Q: Could you share the engagement trends of existing Disney+ and Hulu users, and how the current DTC strategy is influencing these trends?
A: Regarding user engagement, when we made the Disney+ and Hulu experience more seamless and integrated, user engagement significantly improved. With further integration,
we expect engagement to continue to rise. Concurrently, we have implemented several technological upgrades, such as strengthening recommendation algorithms, improving homepage display, and introducing streaming features (e.g., the full Simpsons collection, ABC News 24/7 live news), all of which have significantly enhanced user stickiness.
Q: With the DTC profit margin exceeding the 10% target, is there an opportunity to further increase content investment to enhance long-term market share?
A: As for content investment, the domestic market does not require a significant increase in spending. The future focus will be on international markets, for example, consolidating content under the Star brand into Hulu, and increasing investment in regions with growth potential to drive subscription and advertising revenue growth and achieve higher profitability.
Our core objective is to maximize long-term profit through a growth-oriented strategy, rather than solely relying on cost control. The U.S. market has significant room for improvement; increasing engagement and reducing churn will free up more marketing resources, which can then be used for deepening content investment in key international markets. Our strategy is to strategically focus on certain markets rather than broadcasting widely. Therefore, the DTC profit margin will not stop at 10%; we believe there is more room for improvement, but this will primarily be achieved through business growth, rather than cost cutting.
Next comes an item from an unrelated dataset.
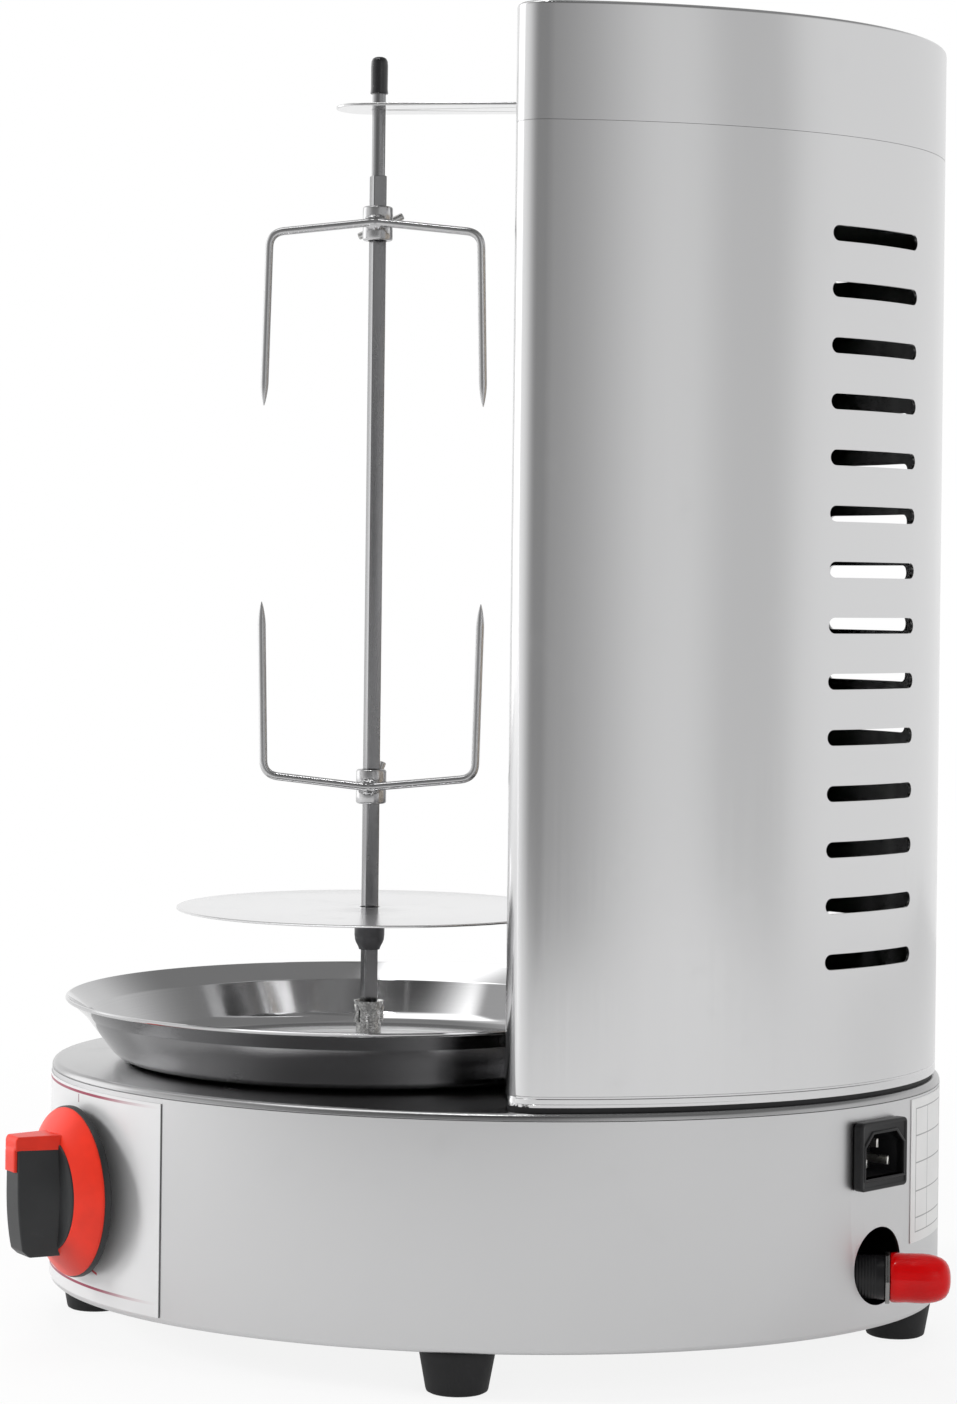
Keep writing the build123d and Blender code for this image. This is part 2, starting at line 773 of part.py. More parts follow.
def knob_grip(side):
    face = skirt_gap + skirt_thickness
    skirt = rod(skirt_radius, skirt_gap, face)
    skirt = fillet(skirt.edges().group_by(Axis.Z)[-1], 0.6)
    boss = rod(ring_inner_radius - 0.02, face - 0.5, face + ring_rise)
    skirt -= rod(skirt_recess_radius, skirt_gap - 1, face - skirt_web)
    knob = skirt + boss + grip_shape() - trim_shape()
    hole = rod(stem_radius + 0.02, 0, grip_reach - 8)
    hole -= block(9, 9, skirt_gap + 6, grip_reach, 0, stem_radius + 3.22)
    return knob_plane(side) * (knob - hole)


def knob_trim(side):
    return knob_plane(side) * trim_shape()


# Gas pipes

def valve_end(side, depth, rise=0.0):
    place = knob_plane(side)
    return place.origin - place.z_dir * depth + Vector(0, 0, rise)


def gas_manifold():
    z = z_knob
    start = valve_end(-1, valve_length + 2)
    inward = knob_plane(-1).z_dir * -1
    length = (manifold_y - start.Y) / inward.Y
    first_x = start.X + inward.X * length - manifold_overrun
    turn_y = fitting_back_y - manifold_last_run
    points = [(first_x, manifold_y, z), (manifold_side_x, manifold_y, z), (manifold_side_x, manifold_drop_y, z),
              (manifold_side_x, manifold_low_y, z_gas), (manifold_side_x, turn_y - manifold_slant, z_gas),
              (gas_x, turn_y, z_gas), (gas_x, fitting_back_y, z_gas)]
    line = pipe(points, pipe_radius, pipe_bore, pipe_bend)
    for side in (-1, 1):
        start = valve_end(side, valve_length + 2)
        inward = knob_plane(side).z_dir * -1
        line += Plane(origin=start, z_dir=inward) * rod(tube_radius, 0, length - 1.5)
    return line


def gas_inlet_fitting():
    along = Plane(origin=(gas_x, fitting_back_y, z_gas), z_dir=(0, 1, 0))
    sleeve_length = fitting_front_y - fitting_back_y
    spigot_end = gas_cap_end_y - fitting_back_y - 2.5
    fitting = rod(fitting_radius, 0, sleeve_length) + rod(spigot_radius, sleeve_length - 1, spigot_end)
    return along * (fitting - rod(pipe_bore, -1, spigot_end + 1))


def gas_inlet_nut():
    along = Plane(origin=(gas_x, fitting_front_y, z_gas), z_dir=(0, 1, 0))
    return along * (hexagon(inlet_nut_flats, 0, inlet_nut_thickness) - rod(spigot_radius + 0.02, -1, 9))


def gas_inlet_cap():
    start = fitting_front_y + inlet_nut_thickness + 0.2
    along = Plane(origin=(gas_x, start, z_gas), z_dir=(0, 1, 0))
    length = gas_cap_end_y - start
    cap = rod(gas_cap_radius, 0, length)
    cap = fillet(cap.edges().group_by(Axis.Z)[-1], gas_cap_round)
    return along * (cap - rod(spigot_radius + running_clearance, -1, length - 2.2))


def burner_height(index):
    return z_tower + burner_low_height + index * burner_spacing + burner_tall / 2


def burner_tube(side, index):
    z = z_base + tube_run_height
    start = valve_end(side, valve_length / 2 + 2, valve_radius + 0.02)
    end = burner_height(index)
    back = reflector_y + panel_sheet / 2 + burner_depth
    low = z_base + tube_low_height
    points = [(start.X, start.Y, start.Z), (start.X, start.Y, z), (side * manifold_side_x, tube_drop_y, z),
              (side * manifold_side_x, tube_rise_y - tube_slant, low), (side * tube_rise_x, tube_rise_y, low),
              (side * tube_rise_x, tube_rise_y, end), (side * tube_rise_x, back - 2, end)]
    return pipe(points, tube_radius, tube_bore, tube_bend)


def lower_burner_tube():
    return burner_tube(1, 0)


def upper_burner_tube():
    return burner_tube(-1, 1)


# Tower

def tower_profile(inset, corner):
    whole = Ellipse(tower_half_width - inset, tower_half_length - inset)
    reach = 2 * tower_half_length
    keep = Pos(0, tower_front_y + inset + reach / 2) * Rectangle(4 * tower_half_width, reach)
    shape = whole & keep
    return fillet(shape.vertices().sort_by(Axis.Y)[:2], corner)


def recess_profile(grow):
    half = make_face(Polyline((-recess_mouth_x, tower_front_y), (-recess_back_x, recess_back_y),
                              (recess_back_x, recess_back_y), (recess_mouth_x, tower_front_y), close=True))
    mouth = Pos(0, tower_front_y - 10) * Rectangle(2 * recess_mouth_x, 20.1)
    shape = half + mouth
    return offset(shape, amount=grow, kind=Kind.INTERSECTION) if grow else shape


def tower_slots():
    cuts = []
    for side in (-1, 1):
        heading = 90 - side * (90 - slot_heading)
        slot = extrude(SlotOverall(slot_length, slot_width), 12, both=True)
        for index in range(slot_count):
            z = z_base + slot_first_height + index * slot_pitch
            cuts.append(wall_plane(heading, z, tower_half_width, tower_half_length) * slot)
    return cuts


def tower_shell():
    ring_shape = tower_profile(0, tower_corner) - tower_profile(sheet, tower_corner - sheet)
    shell = extrude(Pos(0, 0, z_tower) * ring_shape, z_seam - z_tower)
    shell -= block(2 * recess_mouth_x, 4 * sheet, z_tower - 1, z_seam + 1, 0, tower_front_y)
    return shell - tower_slots()


def tower_cap():
    outer = tower_profile(0, tower_corner) - recess_profile(0)
    inner = tower_profile(sheet, tower_corner - sheet) - recess_profile(sheet)
    hood = extrude(Pos(0, 0, z_seam) * outer, z_tower_top - z_seam)
    hood = chamfer(hood.edges().group_by(Axis.Z)[-1], hood_edge)
    hood -= extrude(Pos(0, 0, z_seam) * inner, z_tower_top - sheet - z_seam)
    for side in (-1, 1):
        hood -= bracket_screw_place(side) * rod(bracket_screw_radius + slide_clearance, -20, 9)
    return hood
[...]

Q: This quarter, domestic theme park per capita spending increased by 8% year-over-year, reaching a two-year high. Has this growth been influenced by changes in the proportion of local, out-of-state, or international visitors? What are the differences in visitation trends among different visitor groups?
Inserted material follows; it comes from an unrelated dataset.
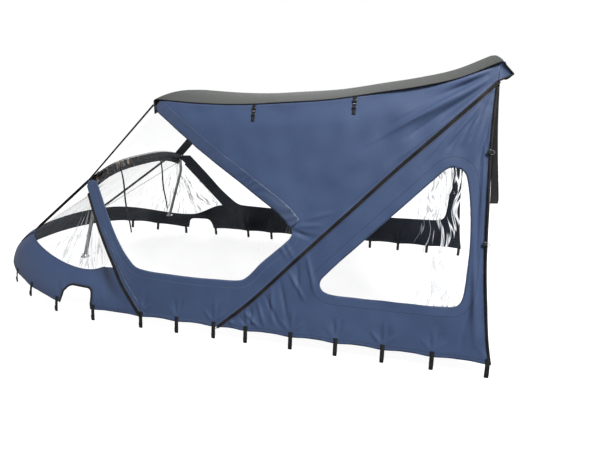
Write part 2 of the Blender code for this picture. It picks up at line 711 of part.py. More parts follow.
def build_nose(parts, looks):
    """Nose apron with its handle cut-outs, front film and header band."""
    zip_fore = parallel(resample(PILLAR_ZIP[:4], GRID), ZIP_WIDTH / 2)
    side_end = [flat_apron(point.x, point.y) for point in zip_fore]
    reach_arc = -side_end[-1].x
    count = math.ceil(2 * reach_arc / GRID)
    inner = [-reach_arc + 2 * reach_arc * index / count for index in range(count + 1)]
    inner = [Vector((arc, apron_reach(arc))) for arc in inner]
    hem_girth = zip_girth(HEM_Z)
    hole = [Vector((arc_of(x), hem_girth + up)) for x, up in HANDLE_HOLE]
    hem_arc = -side_end[0].x
    span = hole[0].x - 0.004
    middle = math.ceil(2 * span / GRID)
    aft = math.ceil((hem_arc - hole[-1].x) / GRID)
    hem = [Vector((hole[-1].x + (hem_arc - hole[-1].x) * index / aft, hem_girth)) for index in range(1, aft)]
    port_hem = [Vector((-point.x, point.y)) for point in reversed(hem)]
    port_hole = [Vector((-point.x, point.y)) for point in reversed(hole)]
    bottom = [Vector((-span + 2 * span * index / middle, hem_girth)) for index in range(1, middle)]
    star_end = [Vector((-point.x, point.y)) for point in side_end]
    outline = [side_end[0]] + port_hem + port_hole + bottom + hole + hem + star_end + inner[::-1][1:-1] + side_end[::-1][:-1]
    sheet("nose_apron", outline, apron_lift, parts, looks["navy"], CLOTH, flip=True)
    top = [Vector((point.x, FILM_RUN)) for point in inner[::-1]]
    ends = [Vector((reach_arc, FILM_RUN * part)) for part in (0.06, 0.12, 0.2, 0.3, 0.5, 0.75)]
    low = [Vector((point.x, 0.004)) for point in inner]
    film = low + ends + top + [Vector((-point.x, point.y)) for point in reversed(ends)]
    sheet("front_film", film, film_lift, parts, looks["film"], FILM, (), FILM_GRID, flip=True)
    run = HEADER_SKIRT + math.pi * HEADER_RADIUS + HEADER_BACK
    half = HEADER_HALF_WIDTH / HEADER_STRETCH
    corners = ((-half, 0.0), (half, 0.0), (half, run), (-half, run))
    band = resample(corners + corners[:1], HEADER_RADIUS)[:-1]
    sheet("header_band", band, header_lift, parts, looks["navy"], CLOTH, (), HEADER_RADIUS, flip=True)


def build_roof(parts, looks):
    """Roof panel with the lips that hang down over the two bows."""
    bend = LIP_RADIUS * math.pi / 2
    front = [SEAM[0][0] - bend - FRONT_LIP] + [SEAM[0][0] - bend * part for part in (1.0, 0.67, 0.33, 0.0)]
    rear = [SEAM[-1][0] + bend * part for part in (0.0, 0.33, 0.67, 1.0)] + [SEAM[-1][0] + bend + REAR_LIP]
    count = math.ceil((rear[0] - front[-1]) / (2 * GRID))
    middle = [front[-1] + (rear[0] - front[-1]) * index / count for index in range(1, count)]
    half = ROOF_HALF_WIDTH + GAP
    long_edge = front + middle + rear
    across = [half * (2 * index / ROOF_COLUMNS - 1.0) for index in range(ROOF_COLUMNS + 1)]
    outline = [Vector((x, -half)) for x in long_edge] + [Vector((long_edge[-1], y)) for y in across[1:]]
    outline += [Vector((x, half)) for x in long_edge[-2::-1]] + [Vector((long_edge[0], y)) for y in across[-2:0:-1]]
    creases = [[Vector((x, y)) for y in across[1:-1]] for x in front[1:] + rear[:-1]]
    sheet("roof_panel", outline, roof_lift, parts, looks["dark"], CLOTH, (), 1.6 * GRID, creases=creases)


def hem_strap_mesh():
    """Webbing sewn over the hem with its clip below it: a profile pushed out to the strap's width.

    Its own x runs along the edge, its y outwards from the outermost line and its z up from the same line.
    """
    def wall(z):
        held = min(z, HEM_Z - WRAP_Z)
        return math.sqrt(WRAP_R ** 2 - held * held) - WRAP_R + 0.0007 - 0.24 * (z - held)

    heights = (0.088, 0.072, 0.056, 0.034, 0.014)
    inner = [(wall(z), z) for z in heights] + [(0.0009, -0.020)]
    outer = [(0.0085, -0.020), (0.0085, 0.014)] + [(wall(z) + WEBBING, z) for z in reversed(heights[:-1])]
    edit = bmesh.new()
    face = edit.faces.new([edit.verts.new((-STRAP_WIDTH / 2, y, z)) for y, z in inner + outer])
    pushed = bmesh.ops.extrude_face_region(edit, geom=[face])
    moved = [item for item in pushed["geom"] if isinstance(item, bmesh.types.BMVert)]
    bmesh.ops.translate(edit, verts=moved, vec=(STRAP_WIDTH, 0.0, 0.0))
    bmesh.ops.recalc_face_normals(edit, faces=edit.faces)
    mesh = bpy.data.meshes.new("hem_strap")
    edit.to_mesh(mesh)
    edit.free()
    return mesh


def build_straps(parts, looks):
    """Straps on the hem, corner tapes, bow straps, roof straps and the hanging window ties."""
    mesh = hem_strap_mesh()
    mesh.materials.append(looks["black"])
    for side, sign in (("port", -1.0), ("starboard", 1.0)):
        for number, x in enumerate(HEM_STRAPS, 1):
            place, outward = edge_point(sign * arc_of(x))
            made = bpy.data.objects.new(f"hem_strap_{side}_{number:02d}", mesh)
            along = Vector((outward.y, -outward.x, 0.0))
            ahead = place.x + 0.01 * along.x
            along.z = (nose_rise(ahead) - nose_rise(place.x)) / 0.01
            along.normalize()
            out = Vector((outward.x, outward.y, 0.0))
            place = Vector((place.x, place.y, WRAP_Z + nose_rise(place.x)))
            made.matrix_world = Matrix((along, out, along.cross(out))).transposed().to_4x4()
            made.location = place
            parts.objects.link(made)
        low = Vector((-0.786, sign * side_breadth(-0.786, 0.888), 0.8888))
        high = Vector((-0.2642, sign * 0.600, 1.392))
        inward = Vector((-0.26, -sign * 0.93, 0.27)).normalized() * TAPE_WIDTH / 2
        path = [low.lerp(high, index / 6) + inward for index in range(7)]
        strip(f"corner_tape_{side}", path, lambda index, half=inward: half, parts, looks["black"])
        arc = sign * BOW_STRAP_ARC
        outward = edge_point(arc)[1]
        along = Vector((-outward.y, outward.x, 0.0)) * STRAP_WIDTH / 2
        arch_z, up = hoop_arch(sign * 0.52)
        path = [Vector((HOOP_X - 0.011, sign * 0.52 + 0.0165 * up.x, arch_z + 0.0165 * up.y))]
        for girth in (0.312, 0.280, 0.245, 0.210):
            turn = girth / WRAP_R
            up = Vector((outward.x * math.cos(turn), outward.y * math.cos(turn), math.sin(turn)))
            path.append(apron_lift(Vector((arc, girth))) + 0.0022 * up)
        strip(f"bow_strap_{side}", path, lambda index, half=along: half, parts, looks["black"])
    for number, x in enumerate(ROOF_STRAPS, 1):
        top = read_table(SEAM, x)
        heights = [top - 0.004 - 0.024 * index for index in range(5)]
        path = [Vector((x, -side_breadth(x, z) - WEBBING / 2 - 0.0008, z)) for z in heights]
        strip(f"roof_strap_{number}", path, lambda index: Vector((0.010, 0.0, 0.0)), parts, looks["black"])
    for number, (y, length) in enumerate(TIES, 1):
        start = header_lift(Vector((y / HEADER_STRETCH, HEADER_SKIRT + math.pi * HEADER_RADIUS + HEADER_BACK)))
        path = [start + Vector((0.012 * part, 0.02 * part, -0.0008 - length * part)) for part in (0.0, 0.25, 0.5, 0.75, 1.0)]
        strip(f"window_tie_{number}", path, lambda index: Vector((0.0, 0.006, 0.0)), parts, looks["black"], CLOTH)


def main():
    """Build the canopy."""
    clear_scene()
    parts = new_collection("boat_canopy")
    cutters = new_collection("cutters")
    looks = {
        "navy": material("navy cloth", (0.045, 0.068, 0.125), 0.55),
        "dark": material("dark roof cloth", (0.022, 0.025, 0.032), 0.60),
        "film": material("clear film", (0.80, 0.83, 0.85), 0.06, alpha=0.18),
        "black": material("black webbing", (0.012, 0.012, 0.013), 0.65),
        "tube": material("aluminium tube", (0.70, 0.71, 0.72), 0.30, metallic=1.0),
    }
    build_frame(parts, cutters, looks)
    build_roof(parts, looks)
    build_sides(parts, looks)
    build_nose(parts, looks)
    build_straps(parts, looks)


main()
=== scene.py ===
"""Looks of a boat canopy: navy sides and nose, grey roof, clear film, zips, webbing and the tubes of its
frame.

Metres, +Z up, +X aft, +Y starboard. Each cloth is a mesh of its flat cut that a drape formula lifts into place.
"""
import math

import bpy
import numpy as np
from mathutils import Matrix
from mathutils.geometry import delaunay_2d_cdt


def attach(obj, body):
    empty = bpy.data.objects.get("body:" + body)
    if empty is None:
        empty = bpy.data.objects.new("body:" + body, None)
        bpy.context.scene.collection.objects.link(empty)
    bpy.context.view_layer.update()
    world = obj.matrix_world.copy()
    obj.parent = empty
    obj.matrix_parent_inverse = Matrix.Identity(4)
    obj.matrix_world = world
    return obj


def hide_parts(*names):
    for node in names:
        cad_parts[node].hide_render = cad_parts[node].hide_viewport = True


SIDES = (("port", -1.0), ("starboard", 1.0))  # name and sign of y

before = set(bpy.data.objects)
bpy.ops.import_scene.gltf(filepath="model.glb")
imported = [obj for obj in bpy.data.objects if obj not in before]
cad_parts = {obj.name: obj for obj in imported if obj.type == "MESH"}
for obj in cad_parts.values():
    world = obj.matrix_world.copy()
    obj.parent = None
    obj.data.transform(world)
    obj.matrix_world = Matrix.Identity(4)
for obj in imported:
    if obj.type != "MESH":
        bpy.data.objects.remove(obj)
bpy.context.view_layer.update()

# Camera at the photo's viewpoint, worked out from the canopy's straight edges.
# The lens is stated as a focal length in pixels of the photo's own width.
CAMERA_PLACE = (1.3815, -3.2212, 1.482)
CAMERA_ANGLES = (-13.609, -17.341, 0.542)  # yaw, pitch and roll, in degrees
FOCAL_PIXELS = 443.58
PHOTO_WIDTH = 613

yaw, pitch, roll = (math.radians(angle) for angle in CAMERA_ANGLES)
ahead = np.array([math.sin(yaw) * math.cos(pitch), math.cos(yaw) * math.cos(pitch), math.sin(pitch)])
level_right = np.array([math.cos(yaw), -math.sin(yaw), 0.0])
level_up = np.cross(level_right, ahead)
right = math.cos(roll) * level_right + math.sin(roll) * level_up
up = math.cos(roll) * level_up - math.sin(roll) * level_right
camera_data = bpy.data.cameras.new("camera")
camera_data.sensor_width = 36.0
camera_data.lens = camera_data.sensor_width * FOCAL_PIXELS / PHOTO_WIDTH
camera_data.clip_end = 200.0
camera = bpy.data.objects.new("camera", camera_data)
camera.matrix_world = Matrix([(*row, place) for row,
                              place in zip(np.array([right, up, -ahead]).T, CAMERA_PLACE)]
                             + [(0.0, 0.0, 0.0, 1.0)])
bpy.context.scene.collection.objects.link(camera)
bpy.context.scene.camera = camera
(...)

A: Changes in visitor composition do affect per capita spending, but there are no significant changes in aspects like international visitors that you mentioned. However, there are no noteworthy new trends in the proportion of local and out-of-state visitors. We are not only satisfied with the growth in per capita spending but also optimistic about overall visitor numbers, especially in the face of increased market competition. The overall goal remains to achieve coordinated growth in visitor numbers and per capita spending, and we will continue to pursue this direction.
Q: How far is the current market strategy for sports streaming products from the ultimate goal? With the addition of features like NFL Red Zone, will you consider introducing more paid or tiered products?
Is there an opportunity to bundle with other sports platforms (like Fox) to promote the integration of sports content platforms?
A: We are indeed exploring bundling cooperation with other companies' sports content and have related discussions, but there is no specific progress to announce at this time. We are not only focused on the growth of our own users and subscriptions but also aim to enhance the user experience. If we can concentrate multiple sports content on the same platform, simplifying the search and viewing process, it will be a great convenience for users, and we will continue to work towards this direction.